I think one of the reasons we’ve possibly done well with critics is I approach music largely from a critical point of view. Instead of writing an op-ed piece, I have a band that’s an op-ed piece. There’s always an element of: This is what I think a band should be. Rather than: This is my vision. I don’t have a vision. I’m a trench fighter, you know what I mean?

So what are you aiming your mortar at this time?
I thought: I’ve been so obsessed with erasing the fake, emotive nature of the rock I see around me – what we used to joke was called the ‘I feel, you feel’ music, which is where you just say something really vague, but with a ton of intensity so that a big room full of people can just feel like you and they are in sync, and it’s utter garbage. But I like stuff from my childhood, early OMD or Bronski Beat or The Smiths, which was the kind of music you loved in your room, but the minute someone else walked in who didn’t like that kind of music, you suddenly realised how fey and absurd it was. When you suddenly hear it through someone else’s ears and think: this is so great! Oh, my brother’s here – this is the [most limp-wristed] music I’ve ever heard.

So what will you do next, now that LCD is ending?
That’s easy, man! I didn’t start doing LCD until I was 32 years old. I was a grown man. Wynn Butler from Arcade Fire isn’t even that old now. I don’t understand people who say, ‘I don’t know what else I would do’; these guys who continue to tour and make these s***ty records, and you know that they’re just terrified. I don’t give a s**t, man. This wasn’t my plan. I gave up on music and I’ve done better than I have any right to have done. I don’t expect to get rich, I don’t expect to never have to work again – I expect to work until I can’t work anymore. That’s what you do.

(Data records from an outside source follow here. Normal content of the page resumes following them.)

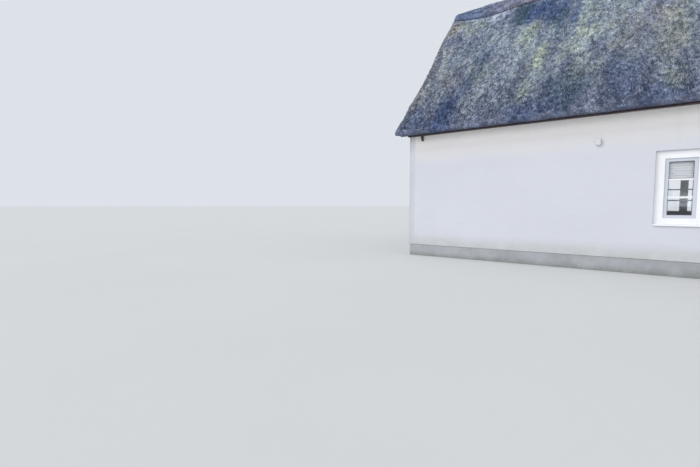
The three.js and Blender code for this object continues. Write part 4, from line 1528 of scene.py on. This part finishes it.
def make_stage(look):
    work = bmesh.new()
    ground = Matrix.Translation((0, 0, -0.001))
    bmesh.ops.create_circle(work, cap_ends=True, segments=128, radius=look.floor, matrix=ground)
    put("stage_floor", mesh_from(work, "stage_floor"), floor_finish())
    add_light("key", KEY_FROM, look.key, look.softness)
    add_light("fill", FILL_FROM, look.fill, look.softness)
    world = bpy.data.worlds.new("studio")
    world.use_nodes = True
    sky = world.node_tree.nodes["Background"]
    sky.inputs["Color"].default_value = (*linear("e9eef6"), 1.0)
    sky.inputs["Strength"].default_value = look.sky
    bpy.context.scene.world = world
    bpy.context.scene.view_settings.view_transform = "Standard"
    make_camera()


# Operators


class COTTAGE_OT_thatch(bpy.types.Operator):
    """Lay both thatched slopes with their reed ends"""

    bl_idname = "cottage.thatch"
    bl_label = "Thatch"

    def execute(self, context):
        look = context.scene.cottage_thatch
        make_thatch(look, thatch_finish(look))
        return {"FINISHED"}


class COTTAGE_OT_ridge(bpy.types.Operator):
    """Lay the heather cap over the ridge"""

    bl_idname = "cottage.ridge"
    bl_label = "Heather ridge"

    def execute(self, context):
        look = context.scene.cottage_ridge
        make_ridge(look, heather_finish(look))
        return {"FINISHED"}


class COTTAGE_OT_walls(bpy.types.Operator):
    """Plaster the walls and render the plinth"""

    bl_idname = "cottage.walls"
    bl_label = "Walls and plinth"

    def execute(self, context):
        make_walls(context.scene.cottage_walls)
        return {"FINISHED"}


class COTTAGE_OT_timber(bpy.types.Operator):
    """Finish the floors, roof timbers, eave boards and verge boards"""

    bl_idname = "cottage.timber"
    bl_label = "Timber and floors"

    def execute(self, context):
        make_floors(linear("9c7650"))
        make_timber(context.scene.cottage_joinery)
        return {"FINISHED"}


class COTTAGE_OT_windows(bpy.types.Operator):
    """Finish the windows, with glazing bars, seals and blinds"""

    bl_idname = "cottage.windows"
    bl_label = "Windows and blinds"

    def execute(self, context):
        make_windows(context.scene.cottage_joinery)
        return {"FINISHED"}


class COTTAGE_OT_door(bpy.types.Operator):
    """Finish the front door, its step and its handle"""

    bl_idname = "cottage.door"
    bl_label = "Front door"

    def execute(self, context):
        make_door(context.scene.cottage_joinery)
        return {"FINISHED"}


class COTTAGE_OT_fittings(bpy.types.Operator):
    """Finish the small housing on the front wall"""

    bl_idname = "cottage.fittings"
    bl_label = "Wall fittings"

    def execute(self, context):
        make_fittings()
        return {"FINISHED"}


class COTTAGE_OT_stage(bpy.types.Operator):
    """Set up the floor, the soft light and the camera"""

    bl_idname = "cottage.stage"
    bl_label = "Studio"

    def execute(self, context):
        make_stage(context.scene.cottage_stage)
        return {"FINISHED"}


OPERATORS = (
    COTTAGE_OT_thatch,
    COTTAGE_OT_ridge,
    COTTAGE_OT_walls,
    COTTAGE_OT_timber,
    COTTAGE_OT_windows,
    COTTAGE_OT_door,
    COTTAGE_OT_fittings,
    COTTAGE_OT_stage,
)
SETTINGS = {
    "cottage_thatch": ThatchSettings,
    "cottage_ridge": RidgeSettings,
    "cottage_walls": WallSettings,
    "cottage_joinery": JoinerySettings,
    "cottage_stage": StageSettings,
}


class COTTAGE_PT_finish(bpy.types.Panel):
    """Lists the steps that finish the house"""

    bl_label = "Cottage"
    bl_idname = "COTTAGE_PT_finish"
    bl_space_type = "VIEW_3D"
    bl_region_type = "UI"
    bl_category = "Cottage"

    def draw(self, context):
        for operator in OPERATORS:
            self.layout.operator(operator.bl_idname)


def register():
    for group in SETTINGS.values():
        bpy.utils.register_class(group)
    for name, group in SETTINGS.items():
        setattr(bpy.types.Scene, name, PointerProperty(type=group))
    for operator in OPERATORS:
        bpy.utils.register_class(operator)
    bpy.utils.register_class(COTTAGE_PT_finish)


def unregister():
    bpy.utils.unregister_class(COTTAGE_PT_finish)
    for operator in reversed(OPERATORS):
        bpy.utils.unregister_class(operator)
    for name in SETTINGS:
        delattr(bpy.types.Scene, name)
    for group in SETTINGS.values():
        bpy.utils.unregister_class(group)


def main():
    register()
    bpy.ops.cottage.thatch()
    bpy.ops.cottage.ridge()
    bpy.ops.cottage.walls()
    bpy.ops.cottage.timber()
    bpy.ops.cottage.windows()
    bpy.ops.cottage.door()
    bpy.ops.cottage.fittings()
    bpy.ops.cottage.stage()


if __name__ == "__main__":
    main()
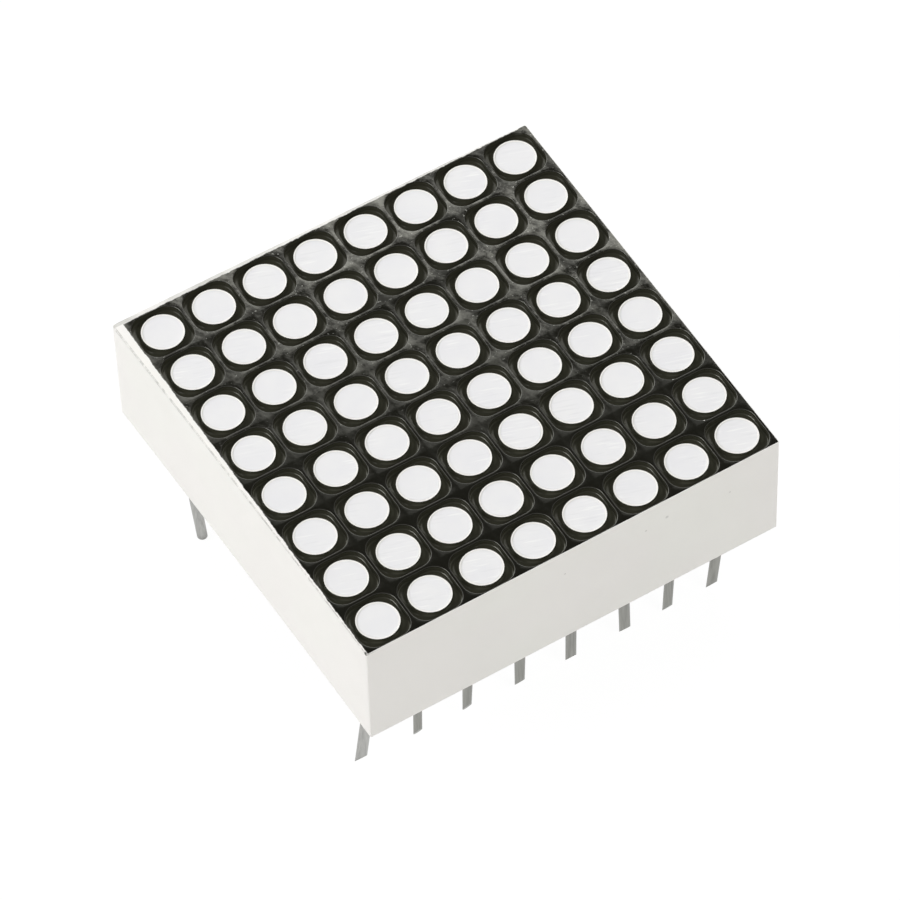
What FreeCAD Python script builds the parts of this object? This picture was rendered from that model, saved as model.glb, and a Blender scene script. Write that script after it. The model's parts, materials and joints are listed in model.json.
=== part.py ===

You don’t seem to view yourself as part of any particular scene or generation.
That’s been a bit of an overarching tone to doing this record. From the very beginning I’ve felt like an anachronism and that I had a weird moment, where hilariously we were young and new – which was deeply disconcerting, since record one was about being old and out of the loop – ha ha! I was 32 years old and making a song that was specifically about being way too old and now, eight years after that, I have a ‘hotly anticipated’ new LP. It’s hilarious.
This is Happening is in stores and online now.